Deduction42 commented 1 week ago

Hello again, I'm sorry to bother you like this, but I'm reading through your SymbolicDimensions work and I'm trouble understanding its design philosophy. I understand that Symbolic Dimensions is a really long dimensional space that is a sparse vector of mostly zeros. But wouldn't it be simpler to define a SymbolicDimension as a regular Dimension times a scale? This is what the @register_unit macro input looks like.

It just looks like a lot of functionality I'm planning to write is basically a simplified SymbolicDimensions that allows for affine transformations and encapsulates conversion info internally in a very simple structure.

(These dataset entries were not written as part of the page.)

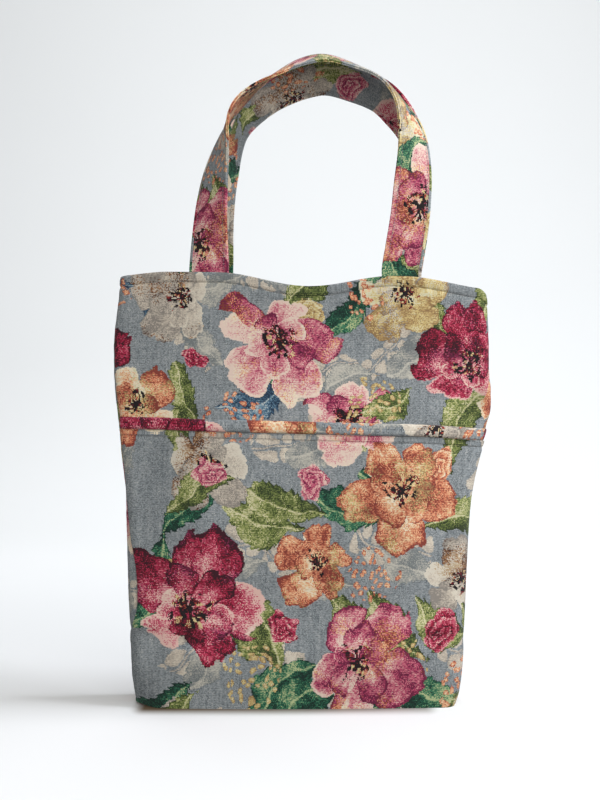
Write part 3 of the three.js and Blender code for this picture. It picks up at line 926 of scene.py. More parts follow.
def blooms(recipe, picture, point, marks, motifs, petals):
    """Large open flowers: two rings of petals round a ring of stamens."""
    local, radius, family, number = placed_motif(recipe, point, motifs)
    local = recipe.vector("MULTIPLY_ADD", local, (1.0, 1.12, 1), (0, -0.2, 0))
    radius = recipe.vector("LENGTH", local, output=1)
    x, y, _ = split(recipe, local)
    angle = y.maths("ARCTAN2", x)
    streaks = recipe.node("CombineXYZ", (angle * 6, radius * 1.4, number))
    streak = recipe.node("TexNoise", {"Vector": streaks, "Scale": 1.0, "Detail": 2.0}, noise_dimensions="3D")
    outer, out_share, out_petal, out_fold = petal_ring(recipe, angle, radius, petals, number, marks.ragged, 1.0)
    inner, in_share, in_petal, in_fold = petal_ring(recipe, angle, radius, petals, number + 0.47, marks.ragged, 0.58)
    share = recipe.mix(inner, out_share, in_share)
    petal = recipe.mix(inner, out_petal, in_petal)
    fold = recipe.mix(inner, out_fold, in_fold)
    outline = recipe.smooth(share, 0.91, 0.97) * ((petal > 0.45) * -0.7 + 0.36)
    wash = abs(share - petal * 1.1) * 0.75 + marks.blotch * 1.1 + streak * 0.6
    tone = wash - fold * 0.22 + outline + inner * -0.06 - 0.54
    mixed = family + (marks.wash + marks.other * 0.3 > 0.8)
    picture = layer(recipe, picture, outer.maths("MAXIMUM", inner), tone, mixed)
    dabs = recipe.node("CombineXYZ", ((angle * 4.2).maths("FLOOR"), (radius * 15 + number).maths("FLOOR"), 0))
    dab = recipe.node("TexWhiteNoise", {"Vector": dabs}, output=1, noise_dimensions="2D")
    here, kind, _ = split(recipe, dab)
    ring = recipe.smooth(radius + marks.ragged * 0.1, 0.4, 0.14)
    eye = (here * 0.6 + marks.other * 0.16 < ring * 0.5).maths("MAXIMUM", radius < 0.07)
    eye_tone = kind * kind * 1.2 + marks.ragged - recipe.smooth(radius, 0.12, 0.05) * 0.4
    return layer(recipe, picture, eye * (radius < 0.42), eye_tone, float(FAMILIES.index("eye")))


def leaves(recipe, picture, motif, marks, fullness):
    """Leaves with a pale rib, side veins, a dark and a light half and a toothed edge."""
    local, _, family, number = motif
    x, y, _ = split(recipe, local)
    bent = y + x * x * 0.26 - 0.1
    across = abs(bent)
    teeth = (x * 5 + number).maths("FRACT") * 0.07
    width = (1 - x * x) * (0.92 + x * 0.4) * fullness + marks.ragged * 0.06 + teeth - 0.06
    rib = recipe.smooth(across, 0.035, 0.012) * 0.42
    veins = ((x + across * -0.8) * 4.5 + number).maths("FRACT")
    vein = recipe.smooth(veins, 0.16, 0.0) * 0.16
    outline = recipe.smooth(width - across, 0.05, 0.015) * 0.3
    tone = (bent > 0) * 0.26 + marks.blotch * 1.3 + vein + rib + x * 0.14 - outline - 0.32
    return layer(recipe, picture, (across < width) * (abs(x) < 1), tone, family)


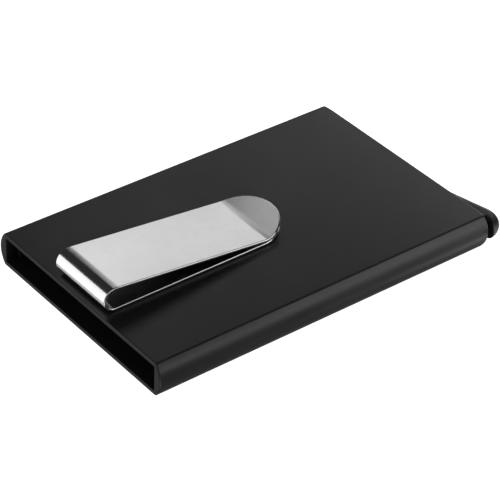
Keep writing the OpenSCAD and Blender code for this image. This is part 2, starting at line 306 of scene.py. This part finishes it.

struct AffineDimensions{D} <: AbstractDimensions{D}
    symbol :: Symbol
    dimensions :: Dimensions{D}
    scale  :: Float64
    offset :: Float64
end

This would allow you to do something like:

C = AffineDimensions(:C, u"K", offset = -273.15)

and then something like

F = AffineDimensions(:F, C, scale=9/5, offset=32)

and finally

qF = Quantity(0,F)
>> 0 F
uexpand(qF)
>> 255.3722222222222 K

If you take away the offset, it's the encapsulated version of SymbolicDimensions. I'm just wondering if there's some hidden pitfall that caused you to avoid taking this encapsulated route.

MilesCranmer commented 1 week ago

But wouldn't it be simpler to define a SymbolicDimension as a regular Dimension times a scale?

This is similar to how it works. The long sparse vector is needed to reference the symbols that need to get printed out. But those are also stored as regular Dimensions here: https://github.com/SymbolicML/DynamicQuantities.jl/blob/6f4331a41817cc6ed88ff0ac7622d237cfae3b5f/src/symbolic_dimensions.jl#L12-L14

Deduction42 commented 1 week ago

Okay, I think I understand the philosophy now. My underlying philosophy behind units was to convert everything to SI as quickly as possible, but SymbolicDimensions allows you to work directly with compound non-SI units like "mi/hr" and some people may want that, even if I don't. However, the philosophy for affine units is non-negotiable; you must get rid of them as soon as possible because some operations are hopelessly ambiguous (like addition) or unintuitive (like multiplication/division).